The PPS said that Sa’diyya Farajallah, 68, from Ethna town west of the southern West Bank city of Hebron, died at the ad-Damoun Israeli prison and added that the circumstances that led to her death remain unknown.
The PPS stated that Farajallah, a married mother of eight, was the oldest Palestinian female detainee in Israeli prisons and that she was abducted by the Israeli soldiers on December 18, 2021, near the Ibrahimi Mosque in Hebron, after she was injured when many illegal Israeli colonizers attacked her.
The Israeli authorities prevented her family from visiting her throughout her imprisonment; she died at the Damoun Israeli prison.

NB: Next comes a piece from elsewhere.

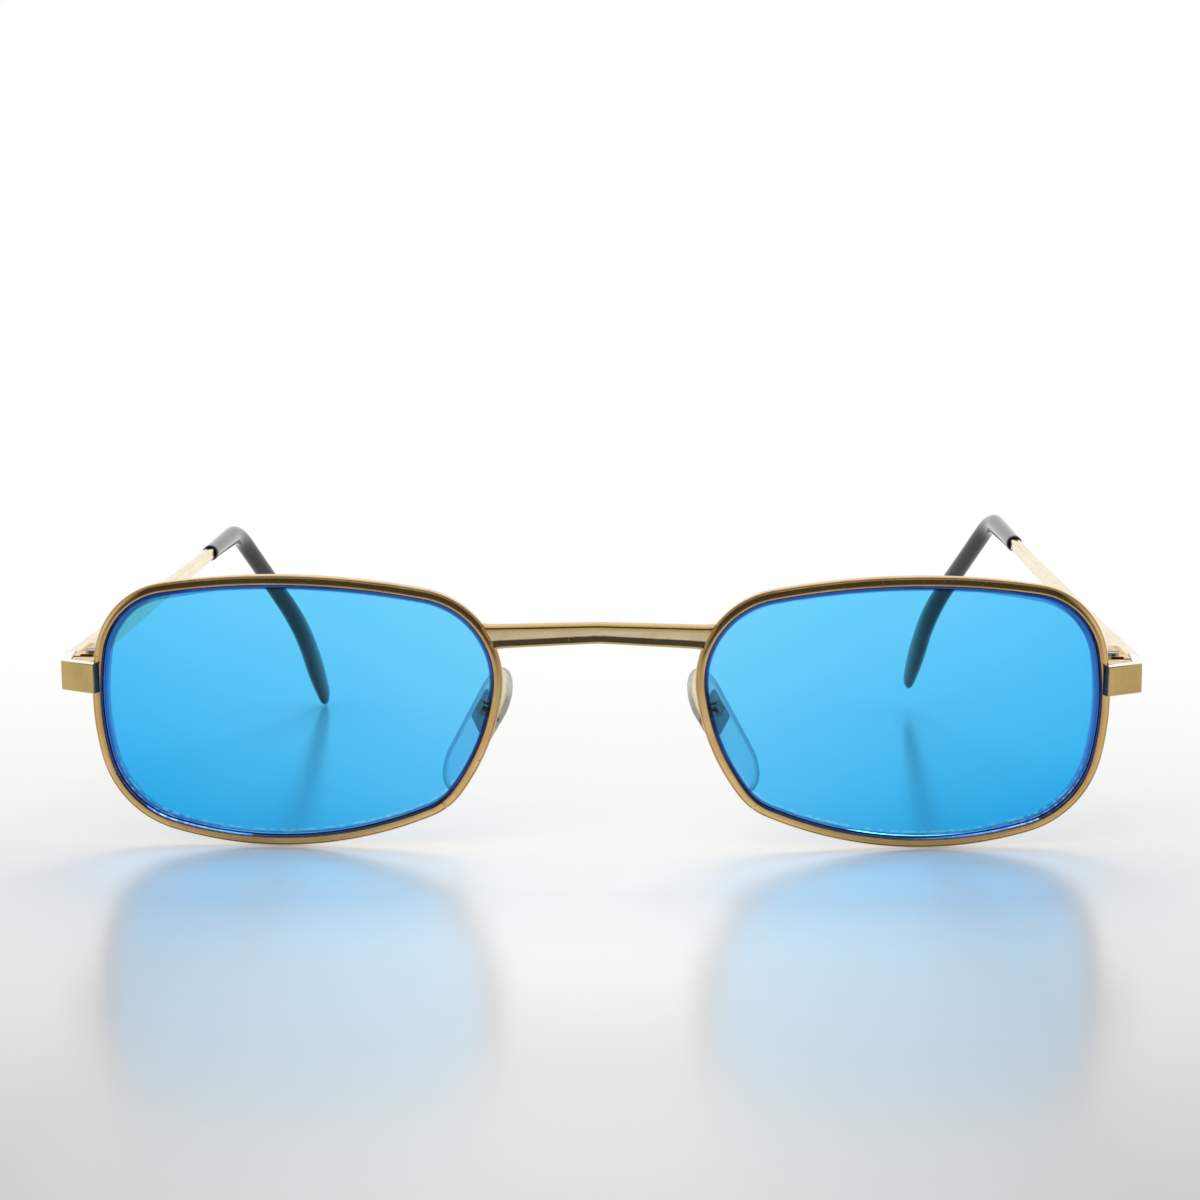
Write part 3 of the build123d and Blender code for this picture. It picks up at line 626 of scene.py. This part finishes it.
# Temple tips: a glossy black plastic sleeve pushed over the bent end of each temple, round at its mouth and a
# flat oval at its end. Its oval section is carried along the bent line, and the mouth has a rolled lip.
# How long the bend's two straight runs are, and how far they fall and turn inwards.
upper_drop, lower_drop = (25.8, radians(45.3), radians(24.4)), (21.4, radians(47.6), radians(8.5))
bend_radii = (8, 70)
tip_cover, end_margin = 3, 0.06
tip_shares = np.array((0, 0.1, 0.2, 0.26, 0.32, 0.42, 0.56, 0.72, 0.88, 0.96))
tip_widths = np.array((2.3, 2.4, 2.5, 2.5, 2.5, 2.5, 2.5, 2.5, 2.4, 1.9))
tip_heights = np.array((2.3, 2.6, 2.8, 2.8, 2.8, 2.8, 3.2, 4.3, 4.7, 3.8))
# The rolled lip at the mouth, as shares of the mouth's size and of the sleeve's length.
lip_sizes, lip_shares = np.array((0.62, 0.70, 0.86, 0.96)), np.array((0.012, 0.002, 0.0, 0.001))

plastic, plastic_shader, start = finish_of("black_plastic", coat_roughness=0.08)
place = start.place()
cloud, skin_grain = start.noise(place, 0.12, 4), start.noise(place, 2.2, 3)
plastic_colour = cloud.between(0.3, 0.7).mixed((0.005, 0.005, 0.005, 1), (0.018, 0.014, 0.012, 1))
plastic_bump = start.bump(skin_grain + cloud * 2, 0.2, 0.00002)
plastic_rough = skin_grain * 0.12 + 0.1
# Handling has dulled the falling part, from about 30 mm behind the middle of the glasses.
shine = 1 - place.axis(1).between(28, 34) * 0.9
fed(plastic_shader, {"Base Color": plastic_colour, "Roughness": plastic_rough})
fed(plastic_shader, {"Coat Weight": shine, "Normal": plastic_bump})


def falling(drop, lift):
    """A straight run of the drop's length, back, down and inwards by its angles, with the lift taken off."""
    length, down, inward = drop
    down = down - lift
    return np.array((-sin(inward) * cos(down), cos(inward) * cos(down), -sin(down))) * length


def bent_line(points, radii):
    """Points along a line whose inner corners are arcs: from each corner's tangent point, the sine of the
    angle along the old direction and one less its cosine along the square to it, times the radius."""
    pieces = [points[:1]]
    for corner, before, after, radius in zip(points[1:-1], points[:-2], points[2:], radii):
        ahead, onward = unit(corner - before), unit(after - corner)
        turn = np.arccos(ahead @ onward)
        square = unit(onward - ahead * (ahead @ onward))
        angle = np.linspace(0, turn, 60)[:, None]
        start = corner - ahead * radius * tan(turn / 2)
        pieces.append(start + radius * (np.sin(angle) * ahead + (1 - np.cos(angle)) * square))
    return np.concatenate((*pieces, points[-1:]))


def carried(line, distance, section, outward):
    """The sections carried along the line, square to it, with X as nearly outward as it can be and Y up."""
    marks = np.concatenate(((0,), np.cumsum(np.linalg.norm(np.diff(line, axis=0), axis=1))))
    spots, nearby = (
        np.stack([np.interp(distance + shift, marks, line[:, k]) for k in range(3)], -1)
        for shift in (-0.05, 0.05)
    )
    ahead = unit(nearby - spots)
    aside = unit(outward - ahead * (ahead @ outward)[:, None])
    above = np.cross(ahead, aside)
    middle = (spots + nearby) / 2
    return middle[:, None] + section[..., :1] * aside[:, None] + section[..., 1:] * above[:, None]


def through(share, shares, values):
    """A smooth curve through the values: between two of them a cubic with the mean slopes at both."""
    slopes = np.gradient(values, shares)
    k = np.clip(np.searchsorted(shares, share, side="right") - 1, 0, len(shares) - 2)
    step = shares[k + 1] - shares[k]
    t = (share - shares[k]) / step
    ends = values[k] * (1 + 2 * t) * (1 - t) ** 2 + values[k + 1] * t**2 * (3 - 2 * t)
    return ends + step * (slopes[k] * t * (1 - t) ** 2 - slopes[k + 1] * t**2 * (1 - t))


# How far along the sleeve its sections lie, as shares, closer together over the rounded end.
share = np.concatenate((np.linspace(0.004, 0.9, 110), 0.9 + 0.1 * np.sin(np.linspace(0.05, 1, 18) * pi / 2)))
dome_start, dome_length = 0.955, 0.046
dome = np.sqrt(1 - np.clip((share - dome_start) / dome_length, 0, 1) ** 2)
size = np.stack([through(share, tip_shares, sizes) for sizes in (tip_widths, tip_heights)], 1)
size = size * dome[:, None] / 2
size = np.concatenate((lip_sizes[:, None] * size[0], size))
share = np.concatenate((lip_shares, share))
round_angle = np.linspace(0, 2 * pi, 41)[:-1]
oval = np.stack((np.cos(round_angle), np.sin(round_angle)), 1)
mouth = strip_length - tip_cover
for side, sign in sides:
    out, back, up = temple_axes(side)
    middle = pin_place + out * (outer_face - temple_thickness / 2)
    butt, bend = middle + back * (butt_gap / 2), middle + back * bend_distance
    ear = bend + falling(upper_drop, lifts[side])
    line = bent_line(np.stack((butt, bend, ear, ear + falling(lower_drop, lifts[side]))), bend_radii)
    length = np.linalg.norm(np.diff(line, axis=0), axis=1).sum()
    distance = mouth + share * (length - mouth - end_margin)
    sleeve_grid = carried(line, distance, oval * size[:, None], np.array((1, 0, 0)))
    sleeve = skin(f"{side}_tip_sleeve", sleeve_grid * (sign, 1, 1), plastic, crease=60, even=False)
    fitted(sleeve, f"{side}_temple_arm", f"{side}_temple_tip")

# Pad inserts: a thin nickel silver plate moulded into each nose pad, with a lug behind it that sits in the
# box of the pad arm and turns on the small screw.
nickel, nickel_shader, start = finish_of("nickel_plate", metallic=1)
rolled = start.noise(start.place(), 4, 4, (1, 0.2, 1))
nickel_colour = rolled.between(0.3, 0.7).mixed((0.36, 0.34, 0.38, 1), (0.24, 0.23, 0.26, 1))
fed(nickel_shader, {"Base Color": nickel_colour, "Roughness": rolled * 0.2 + 0.25})
for side, _ in sides:
    refined(f"{side}_pad_insert", f"{side}_pad_plate", f"{side}_pad_unit", nickel, 0.04)

# Nose pads: soft clear plastic, slightly yellowed, broader at the top, with a full round edge. Each is a
# pillow of rings, from the middle of its back over the edge to the middle of its front.
pad_middle = np.array((15.85, 7.9, -4.6))
pad_frontal, pad_rake, pad_splay = radians(28), radians(8.5), radians(64)
pad_length, pad_thickness = 17.2, 1.6
pad_top, pad_bottom, pad_margin_share = 3.9, 3.3, 0.985
pad_bulges, pad_rounds = np.array((0.16, 0.05, 0.1, 0.05)), np.array((3.75, 3.75, 3.15, 3.15))
pad_down = np.array((sin(pad_frontal) * cos(pad_rake), sin(pad_rake), -cos(pad_frontal) * cos(pad_rake)))
splay = np.array((cos(pad_splay), sin(pad_splay), 0))
pad_aside = unit(splay - pad_down * (splay @ pad_down))
pad_axes = np.stack((pad_aside, pad_down, np.cross(pad_aside, pad_down)))

half = pad_length / 2
pad_corners = np.array(((-pad_top, half), (pad_top, half), (pad_bottom, -half), (-pad_bottom, -half)))
pad_outline = Outline(pad_corners * pad_margin_share, pad_bulges, pad_rounds)
pad_trip = np.linspace(0, pad_outline.marks[-1], 121)[:-1]
pad_edge = pad_outline.at(pad_trip) * (1, -1)
# The rings' size is a power of the cosine and their level a power of the sine, which gives the pillow flat
# faces and a full round edge.
swing = np.linspace(-0.97, 0.97, 40) * pi / 2
share = np.cos(swing) ** 0.32
level = pad_thickness / 2 * (1 + np.sign(swing) * np.abs(np.sin(swing)) ** 0.75)
rings = pad_edge * share[:, None, None]
pad_local = np.concatenate((rings, np.broadcast_to(level[:, None, None], (*rings.shape[:2], 1))), -1)
pad_grid = pad_middle + pad_local @ pad_axes
pad_edge_at = np.linalg.norm(np.diff(pad_grid, axis=0), axis=2).mean(1).sum() / 2

clear, clear_shader, start = finish_of("clear_pad_plastic", transmission_weight=0.85, ior=1.12)
place = start.place()
haze, ripple = start.noise(place, 0.5, 4), start.noise(place, 1.6, 2)
# It has yellowed on the side towards the nose. Its outline is painted light: pale there as a painted
# highlight on its round edge, and dark blue elsewhere as painted shade of the dark room that the edge
# refracts.
aged = (1 - abs(place.axis(0)).between(12.6, 14.2)) * (haze.between(0.2, 0.6) * 0.3 + 0.7)
painted_edge_mask = 1 - abs(start.grain().axis(0) - pad_edge_at).between(0.4, 0.95)
pad_painted_edge_colour = aged.mixed((0.20, 0.26, 0.42, 1), (1, 0.93, 0.70, 1))
clear_tint = aged.mixed((0.97, 0.98, 1, 1), (0.90, 0.82, 0.58, 1))
clear_tint = (painted_edge_mask * 0.85).mixed(clear_tint, pad_painted_edge_colour)
clear_bump = start.bump(ripple, 0.15, 0.00002)
fed(clear_shader, {"Base Color": clear_tint, "Roughness": haze * 0.15 + 0.12, "Normal": clear_bump})
tinting_shadow(start, clear_shader, (0.92, 0.90, 0.82, 1))
for side, sign in sides:
    pad = skin(f"{side}_pad_cushion", pad_grid * (sign, 1, 1), clear, crease=80, even=False)
    fitted(pad, f"{side}_pad_unit", f"{side}_nose_pad")

# Pad arms: a bent wire of the frame's metal, from the back of each eyewire to a small box that holds the
# lug. Its gold is painted nearly black as painted shade, for the arm sits in shade behind the lens.
painted_shade_gold = satin_gold("painted_shade_gold", (0.24, 0.19, 0.19, 1), (0.16, 0.13, 0.13, 1), 0.00002, 0.2)
for side, _ in sides:
    refined(f"{side}_pad_arm", f"{side}_pad_wire", "front_frame", painted_shade_gold, 0)

# Studio: a pale glossy table top, a white background, soft light from behind and above, and a darker room in
# front of the glasses that their metal mirrors. The camera stands low in front, with a long lens.
# The table top is 12 m wide, from 3 m in front of the glasses to 14 m behind them.
floor_mesh = bpy.data.meshes.new("table_top")
floor_mesh.from_pydata([(-6, -3, 0), (6, -3, 0), (6, 14, 0), (-6, 14, 0)], [], [(0, 1, 2, 3)])
floor = bpy.data.objects.new("table_top", floor_mesh)
bpy.context.scene.collection.objects.link(floor)
table_white, table_shader, start = finish_of("table_white", roughness=0.2, ior=1.8)
place = start.node("TexCoord", {}, output="Object")
x, y = place.axis(0), place.axis(1)
ray_kinds = ("Is Camera Ray", "Is Transmission Ray", "Is Glossy Ray")
seen, through_glass, reflected = (start.node("LightPath", {}, output=kind) for kind in ray_kinds)
painted_shade_grey, far_pale = (0.62, 0.61, 0.59, 1), (0.93, 0.93, 0.92, 1)
painted_side_shade_grey, painted_dark_room = (0.18, 0.18, 0.17, 1), (0.06, 0.05, 0.04, 1)
# Paler towards the back, greyer in front of the lenses and darker at the sides, as painted shade where the
# light falls off; and for reflections only, a painted dark room on the near part, which the metal mirrors.
shade = y.between(-0.25, -0.12)
beside = (x * x).between(0.0001, 0.002) * (1 - y.between(-0.12, 0.04))
beside = beside * (0.26 + (1 - y.between(-0.22, -0.16)) * 0.14)
painted_dark_mask = reflected * (1 - y.between(-0.42, -0.17)) * 0.85
table_colour = beside.mixed(shade.mixed(painted_shade_grey, far_pale), painted_side_shade_grey)
fed(table_shader, {"Base Color": painted_dark_mask.mixed(table_colour, painted_dark_room)})
# Far from the glasses the table turns into the white background.
away = (x * x + y * y) ** 0.5
distant = away.between(0.25, 1.5) * (seen + through_glass + reflected * y.between(0, 0.25))
far_white = start.node("Emission", {"Color": (1, 1, 1, 1), "Strength": 1})
shown(start, distant, table_shader, far_white)
floor_mesh.materials.append(table_white)

world = bpy.data.worlds.new("white_room")
bpy.context.scene.world = world
world.use_nodes = True
start = Tone(world.node_tree)
direction = start.node("TexCoord", {}, output="Generated")
aside, y, z = abs(direction.axis(0)), direction.axis(1), direction.axis(2)
seen, through_glass, reflected = (start.node("LightPath", {}, output=kind) for kind in ray_kinds)
# Metal mirrors a dark wall in front with a paler ceiling, and slightly darker walls at the sides. Everything
# else gets even light, and the camera sees white.
in_front = (0 - y).between(0, 0.4) * (1 - aside.between(0.72, 0.95))
high = z.between(0.74, 0.92)
room = 1 - in_front * (1 - high) * 0.94 - in_front * high * 0.3 - aside.between(0.6, 0.9) * 0.14
mirrored = start.math("MAXIMUM", through_glass, reflected)
level = seen + (1 - seen) * (mirrored * room + (1 - mirrored) * 0.64)
background = world.node_tree.nodes["Background"]
background.inputs["Color"].default_value = (1, 1, 1, 1)
world.node_tree.links.new(level.socket, background.inputs["Strength"])


def soft_lamp(name, place, target, size, power):
    """A square lamp of that size in metres, turned to its target."""
    data = bpy.data.lights.new(name, "AREA")
    data.size, data.energy = size, power
    lamp = bpy.data.objects.new(name, data)
    lamp.location = place
    away = np.array(place, float) - np.array(target, float)
    turned = np.arctan2(away[1], away[0]) + pi / 2
    lamp.rotation_euler = (np.arctan2(np.hypot(away[0], away[1]), away[2]), 0, turned)
    lamp.visible_glossy = False
    bpy.context.scene.collection.objects.link(lamp)


soft_lamp("back_light", (0.1, 1.1, 0.9), (0, -0.1, 0), 0.6, 10)
soft_lamp("front_light", (-0.5, -1.2, 0.8), (0, -0.06, 0.02), 0.8, 3.5)

camera_data = bpy.data.cameras.new("camera")
camera_data.lens, camera_data.sensor_width = 100, 36
camera_data.clip_start, camera_data.clip_end = 0.01, 60
camera = bpy.data.objects.new("camera", camera_data)
bpy.context.scene.collection.objects.link(camera)
camera.location = (0.0087, -0.4635, 0.07255)
camera.rotation_euler = (radians(90 - 5.99), 0, radians(1.234))
bpy.context.scene.camera = camera
bpy.context.scene.view_settings.view_transform = "Standard"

The woman had diabetes and high blood pressure and was taking medications before she was taken, prisoner.
Akram Samara, a lawyer of the Palestinian Detainees Committee, said he saw her last time last Tuesday in court, adding that she was in a wheelchair, unable to speak, and looked very fragile.
Samara said the Israeli authorities refused to provide medical reports detailing her health condition and were denying her the right to medical treatment during her imprisonment.
Her brother, Taiseer Farajallah, demanded an autopsy to know the cause of death and added that the soldiers repeatedly struck and beat his sister, after they claimed she tried to stab a colonizer, near the Ibrahimi Mosque while she was on her way to visit her two married daughters, living in the Old City of Hebron.
“My sister was a woman who struggled to provide for her family despite the dire financial situation,” Taiseer stated.
Sa’diyya’s son, Mohammad, described what happened to his mother as a crime and that his family was not allowed to visit her, adding that when they saw her in court and were not allowed to talk to her, she looked very weak and extremely ill, even unable to speak.
Her death brings the number of detainees who died in Israeli prisons since 1967 to 230.
Sa’diyya was among twenty-nine female detainees, including Maysoun Mousa from Bethlehem, who was taken prisoner in 2015 and was sentenced to fifteen years in prison, in addition to Shorouq al-Badan and Bushra Tawil, who are held under the Administrative Detention orders without charges or trial.
Israel is also still holding captive ten Palestinian mothers and a female child Nofouth Hammad, 15, who was tortured during interrogation.
Palestinian Prime Minister Rami Hamdallah held Israel responsible for her death and called on the International Community to investigate her death and ensure the release of all female detainees, children, elders, and ailing political prisoners.